So i ask, is there a way to fix this ? Or im obliged to have a fake monitor to output audio ?

Thanks.
 
Have you tried making it a duplicate display and not a display extension?

That might fix your problem.

But yeah that is stupid. But that's what you get for relying on technology
 
Have you tried making it a duplicate display and not a display extension?

That might fix your problem.

But yeah that is stupid. But that's what you get for relying on technology

I can't because my main monitor runs at 144hz, if i clone it, the driver bring it down to 60hz.

:(
 
Ahhh,

I honestly don't know for sure but I believe that it shouldn't do that. I believe that you can have separate monitors at different refresh rates and GSYNC / no GSYC from the literature I've read. The GSYNC monitor needs to be the primary display though.

I have a television hooked up to my computer which has a 144hz GSYNC monitor and that causes some primary display issues. And hear me out on this as the same fix might help you. When booting for instance I was getting a black screen until windows loaded. What I ended up doing to fix it was setting PCIE as the primary display in the bios and hooking the television (secondary display) up to the on-board graphics via hdmi. This separated them and averted any more issues.

So if you if hooking up a secondary display is in fact dropping your primary display down to 60hz maybe you can separate them like I did if you have on-board graphics? I do however believe this shouldn't be an issue.

Maybe you could do something similar?

I used to have a roommate that had a 7.1 ONKYO receiver hooked up via HDMI.

Can you hook your receiver up via Optical Toslink with on-board sound or a sound card?
 
If you disable the display, does the sound device disappear from the sound control panel? I haven't ever tried this, and you didn't mention if you tried it, so it might be worth a shot if you haven't.
 
If you disable the display, does the sound device disappear from the sound control panel? I haven't ever tried this, and you didn't mention if you tried it, so it might be worth a shot if you haven't.

That is a good idea!

I would bet that it will disable the sound though. Because you know. Nothing is never easy rofl
 
At this point, you have to have video to have sound. From a technical standpoint, sound via HDMI is transmitted in the video blanking period so there is no sound without a video signal. What video cards should be able to do, but can't, is send out a blackburst (black screen) signal with the sound on it when you ask them to do sound only. However they won't. Those of us that do this kind of thing (my system is the same setup) all need to write nVidia and tell them to add it to the drivers.

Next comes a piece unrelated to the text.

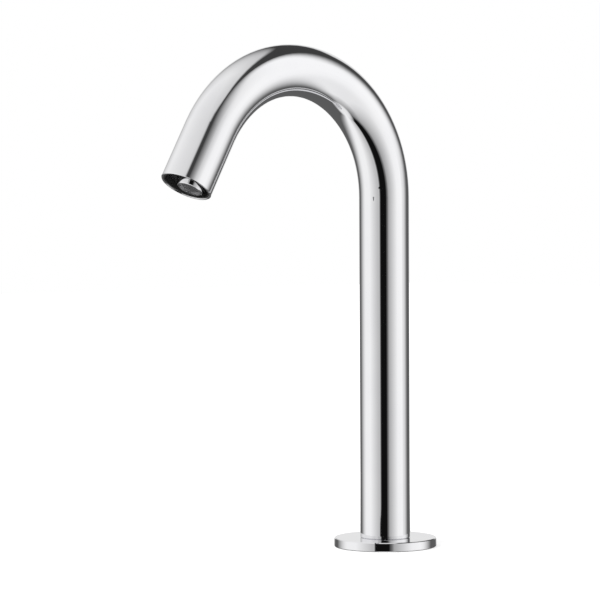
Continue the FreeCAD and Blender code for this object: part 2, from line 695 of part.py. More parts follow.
def splice_sleeve():
    """Shrunk sleeve where the coil's lead joins the sensor cable."""
    sleeve = cylinder(2.9, SPLICE_LOW, SPLICE_HIGH, beside_cable(0.65))
    return without(
        sleeve,
        cylinder(CABLE_RADIUS + FIT, SPLICE_LOW, SPLICE_HIGH, CABLE_AT),
        cylinder(LEAD_RADIUS + FIT, SPLICE_LOW, SPLICE_HIGH - 1 + FIT, beside_cable(LEAD_BESIDE_CABLE)),
    )


def sensor_cable():
    """Cable from the sensor board, round the outside of the bend, down to the socket."""
    offset = CABLE_IN_MOUTH
    start = mouth_point(0, offset, BOARD_DEPTH + BOARD_THICK + FIT)
    # The mouth's line and the column's line cross above the bend.
    crossing_reach = (BEND_RADIUS + offset) * math.tan((math.pi - TILT) / 2)
    crossing = Vector(0, offset, BEND_START + crossing_reach)
    shift_high = BEND_START - 25
    shift_low = SPLICE_HIGH + 6
    points = [
        start,
        crossing,
        Vector(0, offset, shift_high),
        Vector(CABLE_AT[0], CABLE_AT[1], shift_low),
        Vector(CABLE_AT[0], CABLE_AT[1], SOCKET_LENGTH),
    ]
    bends = (BEND_RADIUS + offset, 30.0, 30.0)
    return cord("sensor cable", rounded_route(points, bends), CABLE_RADIUS)


# ---------------------------------------------------------------- hose
def nipple():
    """Barbed nipple on the Z axis, standing on a face at Z = 0 and pointing up."""
    collar_top = NIPPLE_SEAL_THICK + NIPPLE_COLLAR
    barb_top = collar_top + BARB_LENGTH
    body = cylinder(NIPPLE_THREAD_RADIUS, -3.8, NIPPLE_SEAL_THICK)
    body = body.fuse(cylinder(HOSE_RADIUS + 0.2, NIPPLE_SEAL_THICK, collar_top))
    body = body.fuse(cylinder(HOSE_BORE - 0.4, collar_top, barb_top))
    for tooth in range(3):
        low = collar_top + 1.5 + 2.4 * tooth
        cone = Part.makeCone(HOSE_BORE - 0.03, HOSE_BORE - 0.4, 1.8, Vector(0, 0, low))
        body = body.fuse(cone)
    return body.cut(cylinder(HOSE_BORE - 1.0, -3.8, barb_top))


def nipple_seal():
    return ring(HOSE_RADIUS + 0.1, NIPPLE_THREAD_RADIUS + FIT, 0, NIPPLE_SEAL_THICK)


def hose_ferrule():
    low = NIPPLE_SEAL_THICK + NIPPLE_COLLAR + 1.5
    return ring(HOSE_RADIUS + FERRULE_WALL, HOSE_RADIUS + FIT / 2, low, low + FERRULE_LENGTH)


def on_riser(shape):
    return shape.translated(Vector(RISER_AT[0], RISER_AT[1], DIAPHRAGM_LOW))


def on_holder(shape):
    """Puts a piece drawn on the Z axis on the holder's back, pointing into the tube."""
    turned = shape.copy()
    turned.rotate(Vector(0, 0, 0), Vector(1, 0, 0), 180)
    # After the turn the piece points along -Z, which is deeper into the tube.
    return at_mouth(turned.translated(Vector(NOZZLE_AT[0], NOZZLE_AT[1], -HOLDER_END)))


def riser_nipple():
    return on_riser(nipple())


def tip_nipple():
    return on_holder(nipple())


def nipple_seals():
    return Part.makeCompound([on_riser(nipple_seal()), on_holder(nipple_seal())])


def hose_ferrules():
    return Part.makeCompound([on_riser(hose_ferrule()), on_holder(hose_ferrule())])


def water_hose():
    """Hose from the valve's riser, round the inside of the bend, to the mouth."""
    low = Vector(0, RISER_AT[1], DIAPHRAGM_LOW + NIPPLE_SEAL_THICK + NIPPLE_COLLAR + SLIDE)
    high = mouth_point(0, -NOZZLE_OFFSET, TIP_HOSE_DEPTH)
    into_tube = mouth_point(0, -NOZZLE_OFFSET, TIP_HOSE_DEPTH + 1) - high
    # The riser's vertical line and the mouth's line meet above the bend.
    steps = (low.y - high.y) / into_tube.y
    crossing = high + into_tube * steps
    route = rounded_route([low, crossing, high], (HOSE_BEND_RADIUS,))
    return cord("water hose", route, HOSE_RADIUS).cut(pipe(route, HOSE_BORE))


# ---------------------------------------------------------------- mouth
def crescent(shrink, near, far):
    """The sensor's outline: between the holder's edge and the aerator's wall."""
    shape = in_depth(cylinder, SENSOR_OUTER - shrink, near, far)
    shape = shape.cut(in_depth(cylinder, SENSOR_INNER + shrink, near, far, at=NOZZLE_AT))
    reach = 2 * BORE
    floor = SENSOR_END + shrink
    keep = Part.makeBox(2 * reach, reach, far - near, Vector(-reach, floor, -far))
    return shape.common(keep)


def grub_hole():
    """Radial hole on the column's side of the mouth."""
    low = TUBE_RADIUS - GRUB_LENGTH - 0.4
    length = TUBE_RADIUS + 1 - low
    return Part.makeCylinder(GRUB_RADIUS + FIT / 2, length, Vector(0, -low, -GRUB_DEPTH), Vector(0, -1, 0))


def tip_holder():
    """Black carrier for the sensor and the aerator."""
    body = in_depth(cylinder, HOLDER_RADIUS, SKIRT_DEPTH, HOLDER_END)
    groove_low = CHAMBER_END - 2.0
    tools = [
        in_depth(cylinder, HOLDER_RADIUS - SKIRT_WALL, SKIRT_DEPTH, HOLDER_DEPTH),
        in_depth(cylinder, AERATOR_BORE, HOLDER_DEPTH, WASHER_END, at=NOZZLE_AT),
        in_depth(cylinder, AERATOR_BORE - 2.7, WASHER_END, CHAMBER_END, at=NOZZLE_AT),
        in_depth(cylinder, NIPPLE_THREAD_RADIUS + FIT, CHAMBER_END, HOLDER_END, at=NOZZLE_AT),
        crescent(0.0, HOLDER_DEPTH, HOLDER_DEPTH + SENSOR_POCKET_DEPTH),
        in_depth(cylinder, CABLE_RADIUS + EASY, HOLDER_DEPTH, HOLDER_END, at=(0, CABLE_IN_MOUTH)),
        in_depth(ring, HOLDER_RADIUS + 1, HOLDER_RADIUS - 1.3, groove_low, groove_low + 1.6),
        grub_hole(),
    ]
    for tool in tools:
        body = body.cut(tool)
    return at_mouth(body)


def tip_o_ring():
    depth = CHAMBER_END - 1.2
    minor = (1.3 + SLIDE) / 2 - 0.01
    return at_mouth(o_ring(BORE - minor - 0.01, minor, -depth))


def grub_screw():
    """Holds the holder in the tube, on the side that faces the column."""
    low = TUBE_RADIUS - EASY - GRUB_LENGTH
    start = Vector(0, -low, -GRUB_DEPTH)
    screw = Part.makeCylinder(GRUB_RADIUS, GRUB_LENGTH, start, Vector(0, -1, 0))
    key = hexagon(1.5, 0, 2.0)
    key.rotate(Vector(0, 0, 0), Vector(1, 0, 0), 90)
    key.translate(Vector(0, -(low + GRUB_LENGTH - 2.0), -GRUB_DEPTH))
    return at_mouth(screw.cut(key))


def sensor_window():
    return at_mouth(crescent(FIT, HOLDER_DEPTH, HOLDER_DEPTH + WINDOW_THICK))


def infrared_diode(side):
    """Three-millimetre diode on the board, its dome towards the window."""
    at = (side * LED_SPREAD, CABLE_IN_MOUTH - LED_INSET)
    dome_centre = HOLDER_DEPTH + WINDOW_THICK + EASY + LED_RADIUS
    barrel = in_depth(cylinder, LED_RADIUS, dome_centre, BOARD_DEPTH, at=at)
    dome = Part.makeSphere(LED_RADIUS, Vector(at[0], at[1], -dome_centre))
    return at_mouth(barrel.fuse(dome))


def ir_emitter():
    return infrared_diode(-1)


def ir_receiver():
    return infrared_diode(1)


def sensor_shield():
    """Opaque wall between the emitter and the receiver."""
    inner = SENSOR_INNER - NOZZLE_OFFSET + 0.3
    height = SENSOR_OUTER - 0.3 - inner
    near = HOLDER_DEPTH + WINDOW_THICK + FIT
    shield = Part.makeBox(1.2, height, BOARD_DEPTH - near, Vector(-0.6, inner, -BOARD_DEPTH))
    return at_mouth(shield)


def sensor_board():
    return at_mouth(crescent(0.15, BOARD_DEPTH, BOARD_DEPTH + BOARD_THICK))


def aerator_shell():
    """Chromed nozzle that screws into the holder, with notches for its key."""
    base = Vector(NOZZLE_AT[0], NOZZLE_AT[1], -HOLDER_DEPTH)
    nose = Part.makeCone(NOZZLE_RADIUS, NOZZLE_FACE_RADIUS, HOLDER_DEPTH - NOZZLE_DEPTH, base)
    nose = nose.makeChamfer(NOZZLE_CHAMFER, flat_circles(nose, -NOZZLE_DEPTH))
    neck = in_depth(cylinder, NOZZLE_RADIUS, HOLDER_DEPTH, NOZZLE_DEPTH + NOZZLE_NOSE, at=NOZZLE_AT)
    thread = in_depth(
        cylinder, AERATOR_THREAD_RADIUS, NOZZLE_DEPTH + NOZZLE_NOSE, AERATOR_END, at=NOZZLE_AT
    )
    tools = [
        in_depth(cylinder, GRID_BORE - 0.3, NOZZLE_DEPTH, AERATOR_END, at=NOZZLE_AT),
        in_depth(cylinder, GRID_BORE, GRID_NEAR, AERATOR_END, at=NOZZLE_AT),
        in_depth(cylinder, NOZZLE_RADIUS - NOZZLE_WALL, SCREENS_NEAR, AERATOR_END, at=NOZZLE_AT),
    ]
    shell = nose.fuse([neck, thread])
    for turn in range(4):
        notch = Part.makeBox(0.8, 1.4, 0.8, Vector(GRID_BORE - 0.8, -0.7, -GRID_NEAR))
        notch.rotate(Vector(0, 0, 0), Vector(0, 0, 1), 45 + 90 * turn)
        tools.append(notch.translated(Vector(NOZZLE_AT[0], NOZZLE_AT[1], 0)))
    for tool in tools:
        shell = shell.cut(tool)
    return at_mouth(shell)


def perforated_disc(radius, near, far, hole_radius, pitch):
    """A disc in the aerator with as large a honeycomb of holes as it takes."""
    rings = int((radius - hole_radius - 0.8) / pitch)
    disc = in_depth(cylinder, radius, near, far, at=NOZZLE_AT)
    holes = []
    for x, y in hexagonal_grid(pitch, rings):
        holes.append(in_depth(cylinder, hole_radius, near, far, at=(x, y - NOZZLE_OFFSET)))
    return disc.cut(Part.makeCompound(holes))


AERATOR_FIT = NOZZLE_RADIUS - NOZZLE_WALL - FIT
NOZZLE_FACE_RADIUS = NOZZLE_RADIUS - NOZZLE_TAPER
GRID_BORE = NOZZLE_FACE_RADIUS - 0.5
GRID_NEAR = NOZZLE_DEPTH + 0.8
SCREENS_NEAR = GRID_NEAR + 2.0
REGULATOR_NEAR = SCREENS_NEAR + 1.4
SCREEN_PITCH = 1.6
SCREEN_WIRE = 0.3


def aerator_grid():
    return at_mouth(perforated_disc(GRID_BORE - FIT, GRID_NEAR, SCREENS_NEAR, 0.42, 1.1))


def aerator_screens():
    """Two fine screens, each a rim with a lattice of wires."""
    screens = []
    for near in (SCREENS_NEAR, SCREENS_NEAR + 0.7):
        rim = in_depth(ring, AERATOR_FIT, AERATOR_FIT - 1.0, near, near + 0.6, at=NOZZLE_AT)
        inner = in_depth(cylinder, AERATOR_FIT - 0.8, near + 0.2, near + 0.4, at=NOZZLE_AT)
        wires = []
        lines = int((AERATOR_FIT - 0.8) / SCREEN_PITCH)
        for line in range(-lines, lines + 1):
            aside = SCREEN_PITCH * line - SCREEN_WIRE / 2
            across = Part.makeBox(
                2 * AERATOR_FIT, SCREEN_WIRE, 0.2, Vector(-AERATOR_FIT, aside - NOZZLE_OFFSET, -near - 0.4)
            )
            along = Part.makeBox(
                SCREEN_WIRE, 2 * AERATOR_FIT, 0.2, Vector(aside, -AERATOR_FIT - NOZZLE_OFFSET, -near - 0.4)
            )
            wires += [across, along]
        lattice = inner.common(wires[0].fuse(wires[1:]))
        screens.append(at_mouth(rim.fuse(lattice)))
    return Part.makeCompound(screens)


def jet_regulator():
    near = REGULATOR_NEAR
    return at_mouth(perforated_disc(AERATOR_FIT, near, near + 3.2, 0.5, 2.2))


def flow_regulator():
    """Disc that throttles the flow."""
    near = REGULATOR_NEAR + 3.2 + FIT
    return at_mouth(perforated_disc(AERATOR_FIT, near, AERATOR_END - SLIDE, 0.8, 3.4))


def aerator_washer():
    outer = AERATOR_BORE - SLIDE
    return at_mouth(in_depth(ring, outer, outer - 2.4, AERATOR_END, WASHER_END, at=NOZZLE_AT))


PIECES = [
    spout_tube, base_flange, flange_gasket, base_body, power_socket, socket_pins,
    inlet_strainer, check_valve_body, check_valve_poppet, check_valve_spring, spigot_o_ring,
    valve_body, valve_screws, diaphragm, diaphragm_insert, guide_tube, bonnet_nut,
    plunger, plunger_seal, plunger_spring, core_plug,
    coil_bobbin, coil_winding, coil_can, can_lid, latch_magnet, coil_nut,
    coil_lead, splice_sleeve, sensor_cable,
    riser_nipple, tip_nipple, nipple_seals, hose_ferrules, water_hose,
    tip_holder, tip_o_ring, grub_screw,
    sensor_window, ir_emitter, ir_receiver, sensor_shield, sensor_board,
    aerator_shell, aerator_grid, aerator_screens, jet_regulator, flow_regulator, aerator_washer,
]


def main():
    os.makedirs("parts", exist_ok=True)
    for make in PIECES:
        shape = make()
        good = shape.isValid() and all(s.isClosed() for s in shape.Shells)
        print(f"{make.__name__:20s} solids {len(shape.Solids)}  mm3 {shape.Volume:10.2f}  valid {good}")
        shape.exportStep(os.path.join("parts", make.__name__ + ".step"))


main()
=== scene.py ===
"""Looks for the sensor tap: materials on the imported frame, a white studio and the camera."""

import json
import math

import bpy
from mathutils import Matrix

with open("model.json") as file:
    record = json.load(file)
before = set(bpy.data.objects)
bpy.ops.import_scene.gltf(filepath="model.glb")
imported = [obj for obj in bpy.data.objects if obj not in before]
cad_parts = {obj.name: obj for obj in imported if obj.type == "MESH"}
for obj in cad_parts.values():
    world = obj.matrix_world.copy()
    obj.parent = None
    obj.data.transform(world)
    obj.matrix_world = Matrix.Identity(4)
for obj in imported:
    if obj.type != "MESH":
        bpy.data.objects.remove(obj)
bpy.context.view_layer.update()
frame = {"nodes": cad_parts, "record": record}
nodes = frame["nodes"]

# The camera stands this far round from the spout's side and turns a little further.
CAMERA_AZIMUTH = math.radians(45.77)
CAMERA_DISTANCE = 1.450
CAMERA_HEIGHT = 0.18482
CAMERA_YAW = math.radians(1.86)
CAMERA_PITCH = math.radians(-1.86)
CAMERA_ROLL = math.radians(-0.28)
FOCAL_LENGTH = 155.957
FILM_WIDTH = 36.0
MOUTH_TILT = math.radians(30)

# Plain light, in the world and added to the floor near the tap, and the darkest mirrored level.
WORLD_LIGHT = 0.70
FLOOR_LIFT = 0.34
MIRRORED_BLACK = 0.006
LAMP_AIM = (0.0, -0.07, 0.12)
FLOOR_HALF = 4.0
FLOOR_DROP = 0.0002
WIRE_PITCH = 0.00022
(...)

In the interm what I do is make a second screen and just place it on the lower-right corner of the actual monitor int he Windows configuration. Makes it hard to accidentally put my mouse on it, and I don't actually have anything display on it since there's no output hooked to the receiver.
 
Ahhh,

I honestly don't know for sure but I believe that it shouldn't do that. I believe that you can have separate monitors at different refresh rates and GSYNC / no GSYC from the literature I've read. The GSYNC monitor needs to be the primary display though.

I have a television hooked up to my computer which has a 144hz GSYNC monitor and that causes some primary display issues. And hear me out on this as the same fix might help you. When booting for instance I was getting a black screen until windows loaded. What I ended up doing to fix it was setting PCIE as the primary display in the bios and hooking the television (secondary display) up to the on-board graphics via hdmi. This separated them and averted any more issues.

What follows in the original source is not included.